Benefits for the Many, Support from the Few: Why Everyone Should Support Access to Information

IDUAI 2018

In 2019, the United Nations will launch a review of the whole 2030 Agenda. While it is still unclear where the focus of this will be, it’s a useful opportunity to look back across the Sustainable Development Goals, and the process in place for monitoring their implementation.

What’s clear is the progress that the Agenda has brought. On 25 September 2015, governments agreed to taking a truly holistic approach to development. They recognised that progress in any one area is dependent on progress elsewhere, and that there are cross-cutting themes.

The implication is that governments need to be thinking about certain issues across their work. In effect, these need to be ‘mainstreamed’ – taken into account in everything else they do.

Such themes include questions like equality or sustainability. To give the example of education, governments should be thinking about how to ensure that all children have access to quality schooling, regardless of their background. They should be teaching children about how to live sustainably, and giving them the skills to get ‘green’ jobs in future.

 

Access is Everywhere…

Access to information is another key example of a theme that needs to be taken into account across the work of governments. It is not only included explicitly in SDG 16.10, but appears in nearly 20 other SDG targets. Indeed, there are few policy areas where access to information does not contribute to equity and effectiveness.

To take just a few examples, SDG 2.3 underlines the need for small farmers to have access to knowledge, while 2c calls for access to market information. In other words, we will only get to ‘zero hunger’ with access to information.

Under SDG3 (good health and wellbeing), target 3.4 mentions the need to prevent disease (in which information is essential), and 3.7 clearly talks about the need for information and education around reproductive health.

Target 5b stresses that women need to be able to access and use information technologies, and target 13.3 places an emphasis on education and awareness raising around climate change.

As IFLA has underlined a number of times, this represents an affirmation of libraries, and of the meaningful access to information that they provide. By offering a welcoming, public space, with dedicated staff and access to resources, libraries are an ideal tool for achieving progress across the board.

With access to information mainstreamed across the Agenda, libraries truly are partners for development.  The Development and Access to Information report, produced by IFLA in partnership with the Technology and Social Change Group at the University of Washington, offers further examples.

 

But Risks Being No-Where

Yet mainstreaming comes with challenges, not least in the case of access to information.

Because when everyone benefits, no single ministry or agency takes responsibility for it.
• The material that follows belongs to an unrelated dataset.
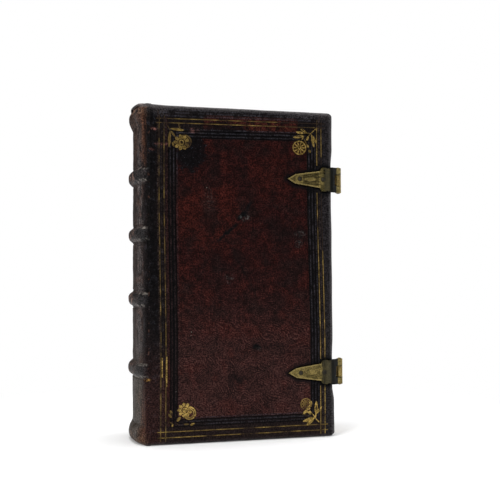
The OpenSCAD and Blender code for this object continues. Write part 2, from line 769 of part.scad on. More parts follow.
module back_gilding() color([0.66, 0.54, 0.28]) placed() back() cover_gilding();
module upper_catch_plate() color([0.6, 0.54, 0.3]) placed() back() catch_plate(clasp_zs[0]);
module lower_catch_plate() color([0.6, 0.54, 0.3]) placed() back() catch_plate(clasp_zs[1]);
module upper_catch_bar() color([0.4, 0.36, 0.2]) placed() back()
    headed_pin(bar_x, clasp_zs[0], bar_r, lug_r);
module lower_catch_bar() color([0.4, 0.36, 0.2]) placed() back()
    headed_pin(bar_x, clasp_zs[1], bar_r, lug_r);
module upper_catch_rivets() color([0.45, 0.4, 0.24]) placed() back() rivets(clasp_zs[0]);
module lower_catch_rivets() color([0.45, 0.4, 0.24]) placed() back() rivets(clasp_zs[1]);

text_block();
spine_lining();
headband();
tailband();
sewing_cord(1);  // sewing_cord_1
sewing_cord(2);  // sewing_cord_2
sewing_cord(3);  // sewing_cord_3
sewing_cord(4);  // sewing_cord_4
spine_leather();
front_board();
front_leather();
front_pastedown();
front_slips();
front_gilding();
upper_hinge_plate();
lower_hinge_plate();
upper_hinge_pin();
lower_hinge_pin();
upper_hinge_rivets();
lower_hinge_rivets();
upper_clasp();
lower_clasp();
back_board();
back_leather();
back_pastedown();
back_slips();
back_gilding();
upper_catch_plate();
lower_catch_plate();
upper_catch_bar();
lower_catch_bar();
upper_catch_rivets();
lower_catch_rivets();
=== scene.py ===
import math

import bmesh
import bpy
import numpy as np
from mathutils import Matrix, Vector, noise


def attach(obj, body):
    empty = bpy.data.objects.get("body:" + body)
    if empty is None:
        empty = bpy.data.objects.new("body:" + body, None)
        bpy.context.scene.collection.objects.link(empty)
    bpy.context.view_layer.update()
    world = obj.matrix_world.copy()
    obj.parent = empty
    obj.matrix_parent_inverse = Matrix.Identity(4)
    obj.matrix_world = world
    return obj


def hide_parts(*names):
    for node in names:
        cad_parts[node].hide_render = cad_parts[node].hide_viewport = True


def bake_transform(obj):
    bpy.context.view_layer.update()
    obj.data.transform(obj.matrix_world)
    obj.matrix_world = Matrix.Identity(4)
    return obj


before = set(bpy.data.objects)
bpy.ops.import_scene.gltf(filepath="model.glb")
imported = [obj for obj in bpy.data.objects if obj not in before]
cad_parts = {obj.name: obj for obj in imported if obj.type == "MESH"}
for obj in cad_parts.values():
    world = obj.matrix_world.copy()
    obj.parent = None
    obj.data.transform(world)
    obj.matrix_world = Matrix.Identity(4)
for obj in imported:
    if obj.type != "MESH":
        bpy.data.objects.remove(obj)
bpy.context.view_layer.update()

# sizes, in millimetres as in the CAD source
MM = 0.001
CENTRE_X = 42.7808
BOOK_H = 150.0
BOARD_W = 86.0
HALF_T = 18.0
COVER_T = 4.45
TURN_IN = 10.0
TURN_IN_T = 0.45
PAGES_HALF_T = 13.25
EDGE_R = 1.0
INNER_R = 0.5
CORNER_R = 1.8
SPINE_R = 42.5
SPINE_X = 38.5
JOINT_ROUND = 2.0
BAND_ZS = (119.0, 92.6, 63.6, 32.4)
BAND_HALF = 3.2
BAND_RISE = 2.0
# Tooled lines beside the bands, from their middles, and by the caps
TIE_STEP = BAND_HALF + 0.8
TIE_W = 0.45
CAP_LINE_ZS = (8.3, BOOK_H - 8.6)
CAP_LINE_W = 0.44
SPINE_LINE_DEPTH = 0.3
CLASP_ZS = (118.5, 29.5)
PLATE_L = 21.3
# Half outline of a clasp plate: distance from its tip and half width
PLATE_HALF = ((0, 0), (4, 2.3), (15.7, 3.9), (15.8, 4.6), (16.6, 5.55), (18.6, 5.55), (19.7, 5.3),
              (PLATE_L + 2, 5.3))
RIVET_US = (70.4, 81.7)
# Half length of the clasp arm's knuckle between the legs of its plate
MID_KNUCKLE = 2.58

BLIND_W = 0.5
BLIND_DEPTH = 0.24
# Middles of the lines, from the joint and from the tail
BLIND_US = (10.2, 11.7, 13.2, 74.9, 76.4, 77.9)
BLIND_VS = (7.8, 9.2, 10.7, 135.9, 137.4, 138.9)
GILT_W = 0.42
GILT_DEPTH = 0.13
GILT_US = (5.9, 8.1, 79.5, 81.6)
GILT_VS = (3.15, 5.65, 142.3, 144.2)
GILT_PAST = 1.6
GILT_U_ENDS = (GILT_US[0] - GILT_PAST, GILT_US[-1] + GILT_PAST)
GILT_V_ENDS = (GILT_VS[0] - GILT_PAST, GILT_VS[-1] + GILT_PAST)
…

There is no single source of funding to make sure it happens.

It risks being seen as a secondary priority compared to other things, less urgent, less necessary.

This can be a problem in the case of libraries, which need adequate support to be able to function effectively. Almost all ministries in governments benefit from their work – education, health, agriculture, economy, innovation, and of course culture – but it is often only one that carries the costs of running them.

This creates a collective action problem, where the fact that the costs and benefits do not fall in the same place may mean that a policy or institution – in this case access to information and libraries – do not receive the funding they need.

To some extent, local governments – which often have responsibilities across a number of policy areas – are able to solve this. Yet even there, it is often agencies and ministries at the national or regional level who will get the credit for improvements in health or employment, for example.

Without a strong central commitment, or strong coordination, library funding, and so access to information, is at risk.

 

Much of IFLA’s advocacy around access to information – at all levels – aims to ensure that governments at all levels recognise the value of libraries and the access they provide, and give this the support they need.

This support should come from all parts of government that benefit. It may be fantasy to expect that governments should pool resources dedicated to access to information in order to support libraries. However, we should expect political and moral support at least.

IFLA’s advocacy, both at the national and the global levels, is there to remind them.